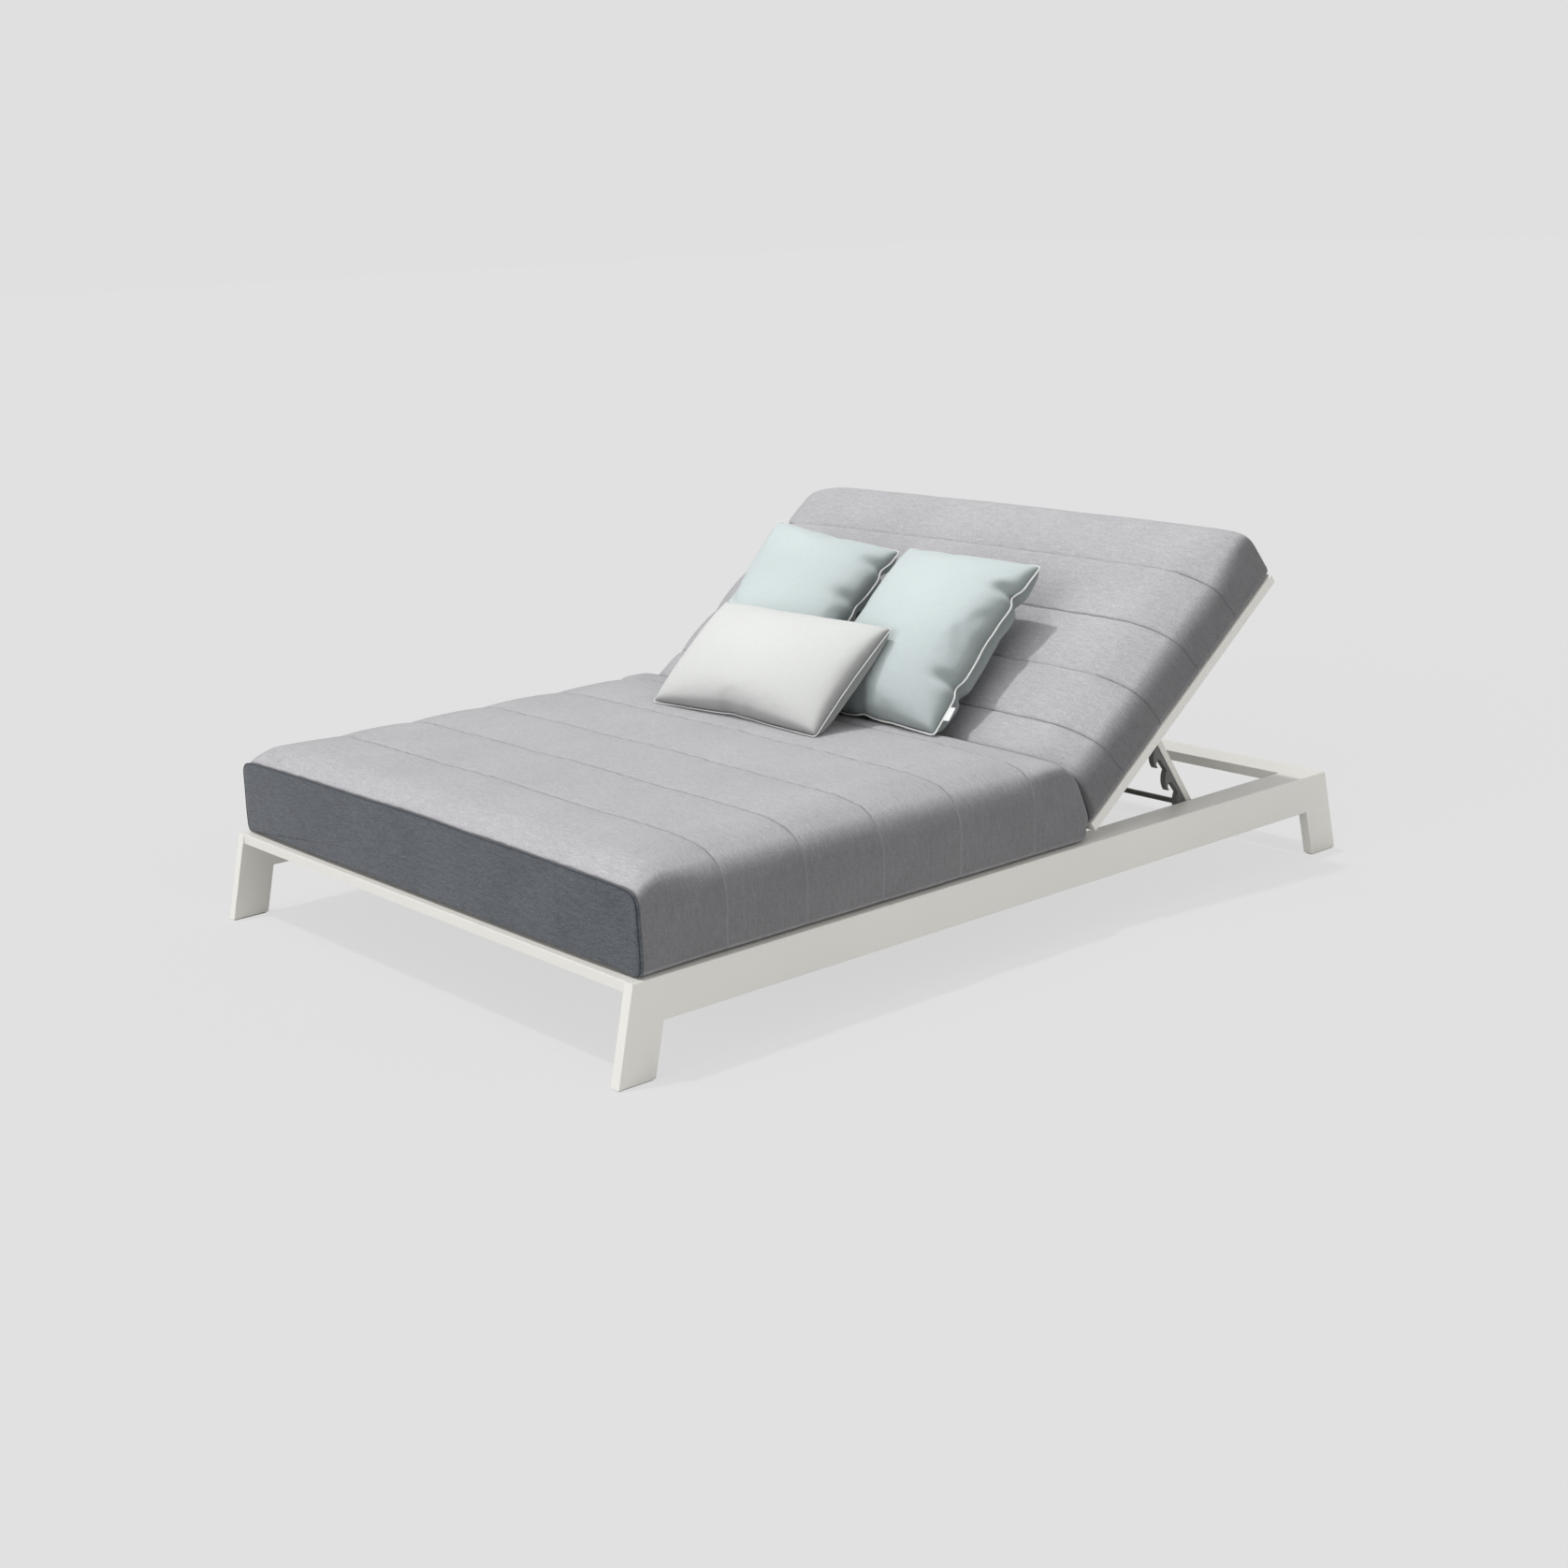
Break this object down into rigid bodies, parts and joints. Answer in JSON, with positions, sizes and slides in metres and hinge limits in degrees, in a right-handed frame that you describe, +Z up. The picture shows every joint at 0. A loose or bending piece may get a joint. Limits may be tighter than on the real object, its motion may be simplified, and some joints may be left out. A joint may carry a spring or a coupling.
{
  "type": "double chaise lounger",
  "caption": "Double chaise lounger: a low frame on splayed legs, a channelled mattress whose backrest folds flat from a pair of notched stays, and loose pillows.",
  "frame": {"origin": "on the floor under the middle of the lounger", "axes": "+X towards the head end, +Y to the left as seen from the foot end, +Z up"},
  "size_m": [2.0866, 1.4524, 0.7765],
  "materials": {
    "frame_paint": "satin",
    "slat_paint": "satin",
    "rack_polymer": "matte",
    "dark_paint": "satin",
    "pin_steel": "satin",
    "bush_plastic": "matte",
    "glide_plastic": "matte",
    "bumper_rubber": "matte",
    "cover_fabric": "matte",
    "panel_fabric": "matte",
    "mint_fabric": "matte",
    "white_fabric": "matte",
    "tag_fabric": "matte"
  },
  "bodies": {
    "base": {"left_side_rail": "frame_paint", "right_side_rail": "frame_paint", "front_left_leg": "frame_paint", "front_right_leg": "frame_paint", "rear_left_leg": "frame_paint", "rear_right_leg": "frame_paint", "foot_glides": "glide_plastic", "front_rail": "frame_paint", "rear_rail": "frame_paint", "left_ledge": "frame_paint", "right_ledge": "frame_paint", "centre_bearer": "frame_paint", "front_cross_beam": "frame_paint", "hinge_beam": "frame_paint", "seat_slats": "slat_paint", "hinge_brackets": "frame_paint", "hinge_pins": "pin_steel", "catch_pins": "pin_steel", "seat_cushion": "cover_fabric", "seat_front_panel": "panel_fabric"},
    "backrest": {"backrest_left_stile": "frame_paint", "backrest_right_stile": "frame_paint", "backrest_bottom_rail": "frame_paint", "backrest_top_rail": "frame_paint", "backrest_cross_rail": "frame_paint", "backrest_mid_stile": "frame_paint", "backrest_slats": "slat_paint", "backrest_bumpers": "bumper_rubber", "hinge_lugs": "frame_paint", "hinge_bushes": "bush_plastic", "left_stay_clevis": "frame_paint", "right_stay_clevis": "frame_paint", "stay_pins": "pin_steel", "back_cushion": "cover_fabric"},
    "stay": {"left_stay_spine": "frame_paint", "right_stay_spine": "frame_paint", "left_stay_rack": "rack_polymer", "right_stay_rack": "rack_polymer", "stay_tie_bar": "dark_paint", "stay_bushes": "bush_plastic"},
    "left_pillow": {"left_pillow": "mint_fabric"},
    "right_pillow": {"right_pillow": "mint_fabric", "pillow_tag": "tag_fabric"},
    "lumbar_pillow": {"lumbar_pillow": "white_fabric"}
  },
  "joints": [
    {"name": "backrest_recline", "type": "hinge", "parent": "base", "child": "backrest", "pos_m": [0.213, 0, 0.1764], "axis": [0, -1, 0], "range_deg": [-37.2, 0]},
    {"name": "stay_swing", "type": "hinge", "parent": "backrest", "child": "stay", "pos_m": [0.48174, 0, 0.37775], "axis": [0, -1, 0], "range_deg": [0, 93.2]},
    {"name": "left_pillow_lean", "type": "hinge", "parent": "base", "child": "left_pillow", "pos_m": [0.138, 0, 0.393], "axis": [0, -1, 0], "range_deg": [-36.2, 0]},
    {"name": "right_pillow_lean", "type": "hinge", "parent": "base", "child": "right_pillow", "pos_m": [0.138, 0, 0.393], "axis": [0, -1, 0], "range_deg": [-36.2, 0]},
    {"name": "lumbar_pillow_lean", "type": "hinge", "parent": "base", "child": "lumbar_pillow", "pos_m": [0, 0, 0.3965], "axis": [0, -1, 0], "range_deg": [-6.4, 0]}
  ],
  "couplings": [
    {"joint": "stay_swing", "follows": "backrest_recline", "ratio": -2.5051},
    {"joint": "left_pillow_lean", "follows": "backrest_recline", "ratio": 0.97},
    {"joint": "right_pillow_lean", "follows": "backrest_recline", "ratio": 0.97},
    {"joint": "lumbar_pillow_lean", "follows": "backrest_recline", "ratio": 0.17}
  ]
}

## JOB
All of the data needs to be printed once more, exactly.

## FINISHED ANSWER
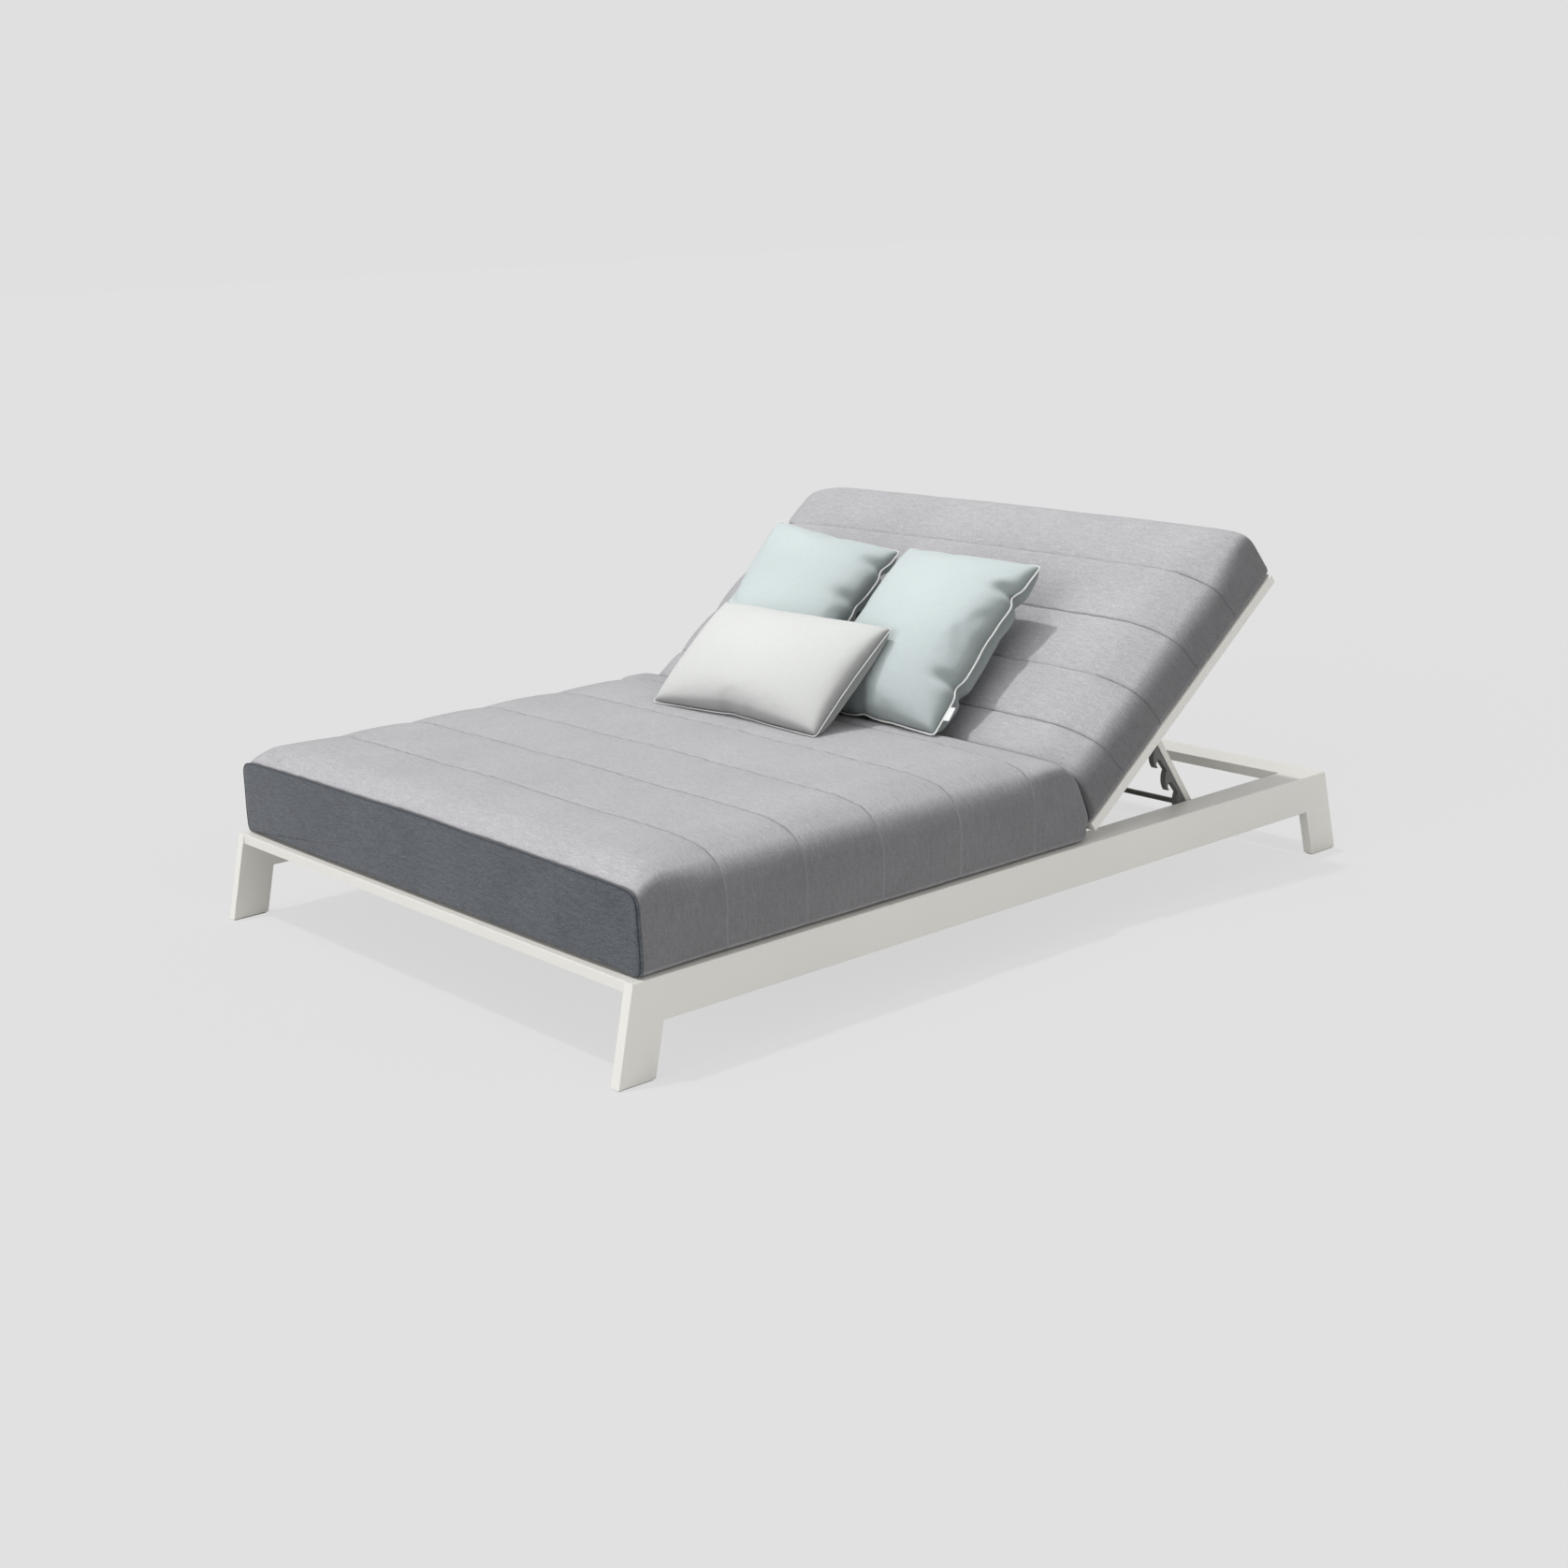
Break this object down into rigid bodies, parts and joints. Answer in JSON, with positions, sizes and slides in metres and hinge limits in degrees, in a right-handed frame that you describe, +Z up. The picture shows every joint at 0. A loose or bending piece may get a joint. Limits may be tighter than on the real object, its motion may be simplified, and some joints may be left out. A joint may carry a spring or a coupling.
{
  "type": "double chaise lounger",
  "caption": "Double chaise lounger: a low frame on splayed legs, a channelled mattress whose backrest folds flat from a pair of notched stays, and loose pillows.",
  "frame": {"origin": "on the floor under the middle of the lounger", "axes": "+X towards the head end, +Y to the left as seen from the foot end, +Z up"},
  "size_m": [2.0866, 1.4524, 0.7765],
  "materials": {
    "frame_paint": "satin",
    "slat_paint": "satin",
    "rack_polymer": "matte",
    "dark_paint": "satin",
    "pin_steel": "satin",
    "bush_plastic": "matte",
    "glide_plastic": "matte",
    "bumper_rubber": "matte",
    "cover_fabric": "matte",
    "panel_fabric": "matte",
    "mint_fabric": "matte",
    "white_fabric": "matte",
    "tag_fabric": "matte"
  },
  "bodies": {
    "base": {"left_side_rail": "frame_paint", "right_side_rail": "frame_paint", "front_left_leg": "frame_paint", "front_right_leg": "frame_paint", "rear_left_leg": "frame_paint", "rear_right_leg": "frame_paint", "foot_glides": "glide_plastic", "front_rail": "frame_paint", "rear_rail": "frame_paint", "left_ledge": "frame_paint", "right_ledge": "frame_paint", "centre_bearer": "frame_paint", "front_cross_beam": "frame_paint", "hinge_beam": "frame_paint", "seat_slats": "slat_paint", "hinge_brackets": "frame_paint", "hinge_pins": "pin_steel", "catch_pins": "pin_steel", "seat_cushion": "cover_fabric", "seat_front_panel": "panel_fabric"},
    "backrest": {"backrest_left_stile": "frame_paint", "backrest_right_stile": "frame_paint", "backrest_bottom_rail": "frame_paint", "backrest_top_rail": "frame_paint", "backrest_cross_rail": "frame_paint", "backrest_mid_stile": "frame_paint", "backrest_slats": "slat_paint", "backrest_bumpers": "bumper_rubber", "hinge_lugs": "frame_paint", "hinge_bushes": "bush_plastic", "left_stay_clevis": "frame_paint", "right_stay_clevis": "frame_paint", "stay_pins": "pin_steel", "back_cushion": "cover_fabric"},
    "stay": {"left_stay_spine": "frame_paint", "right_stay_spine": "frame_paint", "left_stay_rack": "rack_polymer", "right_stay_rack": "rack_polymer", "stay_tie_bar": "dark_paint", "stay_bushes": "bush_plastic"},
    "left_pillow": {"left_pillow": "mint_fabric"},
    "right_pillow": {"right_pillow": "mint_fabric", "pillow_tag": "tag_fabric"},
    "lumbar_pillow": {"lumbar_pillow": "white_fabric"}
  },
  "joints": [
    {"name": "backrest_recline", "type": "hinge", "parent": "base", "child": "backrest", "pos_m": [0.213, 0, 0.1764], "axis": [0, -1, 0], "range_deg": [-37.2, 0]},
    {"name": "stay_swing", "type": "hinge", "parent": "backrest", "child": "stay", "pos_m": [0.48174, 0, 0.37775], "axis": [0, -1, 0], "range_deg": [0, 93.2]},
    {"name": "left_pillow_lean", "type": "hinge", "parent": "base", "child": "left_pillow", "pos_m": [0.138, 0, 0.393], "axis": [0, -1, 0], "range_deg": [-36.2, 0]},
    {"name": "right_pillow_lean", "type": "hinge", "parent": "base", "child": "right_pillow", "pos_m": [0.138, 0, 0.393], "axis": [0, -1, 0], "range_deg": [-36.2, 0]},
    {"name": "lumbar_pillow_lean", "type": "hinge", "parent": "base", "child": "lumbar_pillow", "pos_m": [0, 0, 0.3965], "axis": [0, -1, 0], "range_deg": [-6.4, 0]}
  ],
  "couplings": [
    {"joint": "stay_swing", "follows": "backrest_recline", "ratio": -2.5051},
    {"joint": "left_pillow_lean", "follows": "backrest_recline", "ratio": 0.97},
    {"joint": "right_pillow_lean", "follows": "backrest_recline", "ratio": 0.97},
    {"joint": "lumbar_pillow_lean", "follows": "backrest_recline", "ratio": 0.17}
  ]
}